— begin Listing —

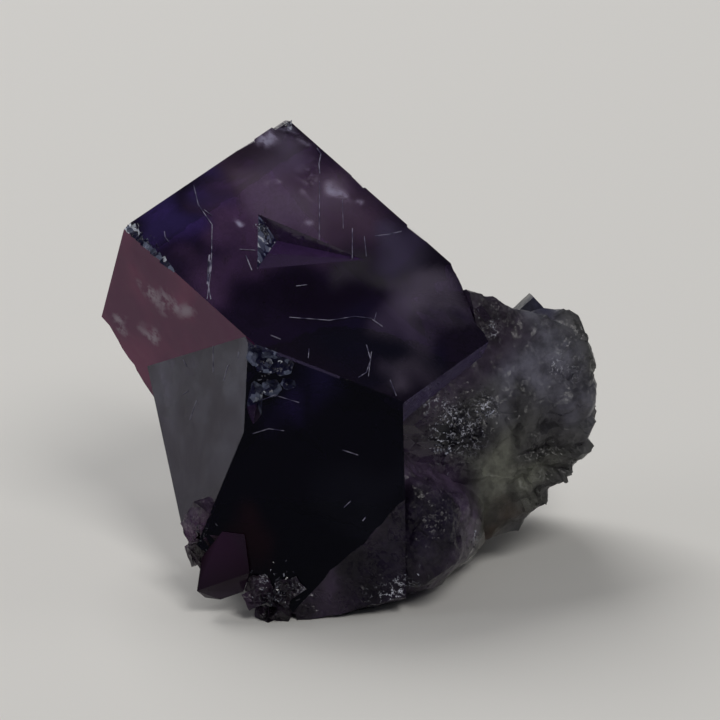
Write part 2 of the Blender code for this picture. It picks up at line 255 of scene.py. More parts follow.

— end Listing —
— begin Listing —

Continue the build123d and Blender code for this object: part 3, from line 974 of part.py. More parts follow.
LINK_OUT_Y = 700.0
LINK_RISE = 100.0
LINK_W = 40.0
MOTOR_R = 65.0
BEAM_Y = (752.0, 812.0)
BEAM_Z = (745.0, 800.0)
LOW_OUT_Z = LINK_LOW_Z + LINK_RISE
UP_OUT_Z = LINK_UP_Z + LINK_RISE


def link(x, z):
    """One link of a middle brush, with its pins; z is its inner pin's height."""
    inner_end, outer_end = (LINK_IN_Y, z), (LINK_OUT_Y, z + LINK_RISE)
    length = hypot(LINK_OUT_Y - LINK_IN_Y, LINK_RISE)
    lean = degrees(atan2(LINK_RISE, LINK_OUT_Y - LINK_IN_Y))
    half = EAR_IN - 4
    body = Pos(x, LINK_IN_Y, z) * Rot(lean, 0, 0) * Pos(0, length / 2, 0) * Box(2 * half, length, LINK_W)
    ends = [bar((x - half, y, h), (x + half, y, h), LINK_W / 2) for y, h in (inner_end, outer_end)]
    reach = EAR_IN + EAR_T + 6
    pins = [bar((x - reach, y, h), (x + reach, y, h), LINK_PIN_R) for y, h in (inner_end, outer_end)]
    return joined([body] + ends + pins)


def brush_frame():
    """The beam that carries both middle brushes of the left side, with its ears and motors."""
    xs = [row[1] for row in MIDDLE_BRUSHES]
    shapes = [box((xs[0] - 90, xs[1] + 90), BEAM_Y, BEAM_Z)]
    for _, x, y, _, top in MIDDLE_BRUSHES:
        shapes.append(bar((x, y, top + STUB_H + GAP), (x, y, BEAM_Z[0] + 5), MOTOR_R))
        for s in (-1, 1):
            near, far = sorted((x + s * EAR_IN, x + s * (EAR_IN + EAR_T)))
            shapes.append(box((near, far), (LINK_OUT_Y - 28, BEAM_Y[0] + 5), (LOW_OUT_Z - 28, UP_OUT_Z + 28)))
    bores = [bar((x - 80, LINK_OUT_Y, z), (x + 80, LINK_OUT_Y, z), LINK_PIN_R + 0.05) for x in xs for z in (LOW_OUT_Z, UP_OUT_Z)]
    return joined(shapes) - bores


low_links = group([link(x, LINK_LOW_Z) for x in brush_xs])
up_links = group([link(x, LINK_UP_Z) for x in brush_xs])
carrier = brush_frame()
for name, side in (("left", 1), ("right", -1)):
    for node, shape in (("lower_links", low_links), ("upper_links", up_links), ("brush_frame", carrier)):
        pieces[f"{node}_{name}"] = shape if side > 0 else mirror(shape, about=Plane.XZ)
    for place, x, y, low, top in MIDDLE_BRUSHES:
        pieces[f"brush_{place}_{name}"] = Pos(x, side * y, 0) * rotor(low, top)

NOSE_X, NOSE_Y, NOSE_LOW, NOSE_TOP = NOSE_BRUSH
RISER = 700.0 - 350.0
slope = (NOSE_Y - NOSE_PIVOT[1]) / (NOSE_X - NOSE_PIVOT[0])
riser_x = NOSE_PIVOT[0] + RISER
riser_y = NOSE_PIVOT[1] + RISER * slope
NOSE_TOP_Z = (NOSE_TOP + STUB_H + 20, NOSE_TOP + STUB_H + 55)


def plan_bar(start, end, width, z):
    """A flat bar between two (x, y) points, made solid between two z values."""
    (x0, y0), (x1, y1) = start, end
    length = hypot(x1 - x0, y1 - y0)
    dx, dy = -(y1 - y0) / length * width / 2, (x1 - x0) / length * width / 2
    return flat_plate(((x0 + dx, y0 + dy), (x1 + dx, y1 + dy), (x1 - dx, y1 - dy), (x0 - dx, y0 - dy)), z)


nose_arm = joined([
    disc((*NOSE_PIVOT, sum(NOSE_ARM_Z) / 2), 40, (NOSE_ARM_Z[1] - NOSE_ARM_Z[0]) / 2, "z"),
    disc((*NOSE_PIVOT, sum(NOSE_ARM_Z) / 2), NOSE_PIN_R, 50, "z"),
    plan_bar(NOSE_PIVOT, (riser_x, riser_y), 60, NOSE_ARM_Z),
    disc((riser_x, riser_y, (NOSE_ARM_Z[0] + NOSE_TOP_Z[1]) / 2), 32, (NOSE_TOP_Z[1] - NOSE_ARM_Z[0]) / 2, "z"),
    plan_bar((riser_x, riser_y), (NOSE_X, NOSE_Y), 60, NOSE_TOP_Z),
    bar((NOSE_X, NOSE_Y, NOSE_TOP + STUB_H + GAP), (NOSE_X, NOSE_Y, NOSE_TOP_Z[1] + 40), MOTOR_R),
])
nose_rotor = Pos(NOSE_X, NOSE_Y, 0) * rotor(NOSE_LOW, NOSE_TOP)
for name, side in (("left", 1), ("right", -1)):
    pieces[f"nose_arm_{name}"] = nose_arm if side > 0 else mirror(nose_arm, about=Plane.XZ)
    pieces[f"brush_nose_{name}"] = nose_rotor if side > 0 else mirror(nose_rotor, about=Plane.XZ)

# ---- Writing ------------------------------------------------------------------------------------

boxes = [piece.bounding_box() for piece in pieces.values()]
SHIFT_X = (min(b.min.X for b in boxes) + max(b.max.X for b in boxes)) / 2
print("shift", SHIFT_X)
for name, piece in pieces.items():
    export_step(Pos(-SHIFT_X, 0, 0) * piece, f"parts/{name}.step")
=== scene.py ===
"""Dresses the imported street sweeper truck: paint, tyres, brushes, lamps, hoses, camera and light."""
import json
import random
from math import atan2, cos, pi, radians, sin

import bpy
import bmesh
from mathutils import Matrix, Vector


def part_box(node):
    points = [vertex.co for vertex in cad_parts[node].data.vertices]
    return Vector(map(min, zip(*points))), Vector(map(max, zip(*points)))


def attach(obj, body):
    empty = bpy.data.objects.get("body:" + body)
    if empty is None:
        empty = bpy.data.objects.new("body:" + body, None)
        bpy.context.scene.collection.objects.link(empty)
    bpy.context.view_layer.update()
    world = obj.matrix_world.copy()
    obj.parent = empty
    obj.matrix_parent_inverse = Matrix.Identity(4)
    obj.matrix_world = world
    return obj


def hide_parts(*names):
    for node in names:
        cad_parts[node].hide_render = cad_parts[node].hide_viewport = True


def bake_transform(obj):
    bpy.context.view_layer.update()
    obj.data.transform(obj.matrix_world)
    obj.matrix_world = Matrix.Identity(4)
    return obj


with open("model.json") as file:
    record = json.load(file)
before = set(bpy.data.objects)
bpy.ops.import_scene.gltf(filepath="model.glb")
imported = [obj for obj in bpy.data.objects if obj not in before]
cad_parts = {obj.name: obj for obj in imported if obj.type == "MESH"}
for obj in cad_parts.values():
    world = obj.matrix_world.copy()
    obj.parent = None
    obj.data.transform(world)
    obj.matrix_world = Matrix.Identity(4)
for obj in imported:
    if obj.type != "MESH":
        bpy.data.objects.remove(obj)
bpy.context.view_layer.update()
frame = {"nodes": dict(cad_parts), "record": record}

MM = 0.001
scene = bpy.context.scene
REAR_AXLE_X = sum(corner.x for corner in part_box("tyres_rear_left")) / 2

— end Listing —

Exercise objective
Give again, word for word, only the lines running from the line with "# ---- Writing" through the line with "REAR_AXLE_X = sum(corner.x"; include both of those lines.

Result for this task
# ---- Writing ------------------------------------------------------------------------------------

boxes = [piece.bounding_box() for piece in pieces.values()]
SHIFT_X = (min(b.min.X for b in boxes) + max(b.max.X for b in boxes)) / 2
print("shift", SHIFT_X)
for name, piece in pieces.items():
    export_step(Pos(-SHIFT_X, 0, 0) * piece, f"parts/{name}.step")
=== scene.py ===
"""Dresses the imported street sweeper truck: paint, tyres, brushes, lamps, hoses, camera and light."""
import json
import random
from math import atan2, cos, pi, radians, sin

import bpy
import bmesh
from mathutils import Matrix, Vector


def part_box(node):
    points = [vertex.co for vertex in cad_parts[node].data.vertices]
    return Vector(map(min, zip(*points))), Vector(map(max, zip(*points)))


def attach(obj, body):
    empty = bpy.data.objects.get("body:" + body)
    if empty is None:
        empty = bpy.data.objects.new("body:" + body, None)
        bpy.context.scene.collection.objects.link(empty)
    bpy.context.view_layer.update()
    world = obj.matrix_world.copy()
    obj.parent = empty
    obj.matrix_parent_inverse = Matrix.Identity(4)
    obj.matrix_world = world
    return obj


def hide_parts(*names):
    for node in names:
        cad_parts[node].hide_render = cad_parts[node].hide_viewport = True


def bake_transform(obj):
    bpy.context.view_layer.update()
    obj.data.transform(obj.matrix_world)
    obj.matrix_world = Matrix.Identity(4)
    return obj


with open("model.json") as file:
    record = json.load(file)
before = set(bpy.data.objects)
bpy.ops.import_scene.gltf(filepath="model.glb")
imported = [obj for obj in bpy.data.objects if obj not in before]
cad_parts = {obj.name: obj for obj in imported if obj.type == "MESH"}
for obj in cad_parts.values():
    world = obj.matrix_world.copy()
    obj.parent = None
    obj.data.transform(world)
    obj.matrix_world = Matrix.Identity(4)
for obj in imported:
    if obj.type != "MESH":
        bpy.data.objects.remove(obj)
bpy.context.view_layer.update()
frame = {"nodes": dict(cad_parts), "record": record}

MM = 0.001
scene = bpy.context.scene
REAR_AXLE_X = sum(corner.x for corner in part_box("tyres_rear_left")) / 2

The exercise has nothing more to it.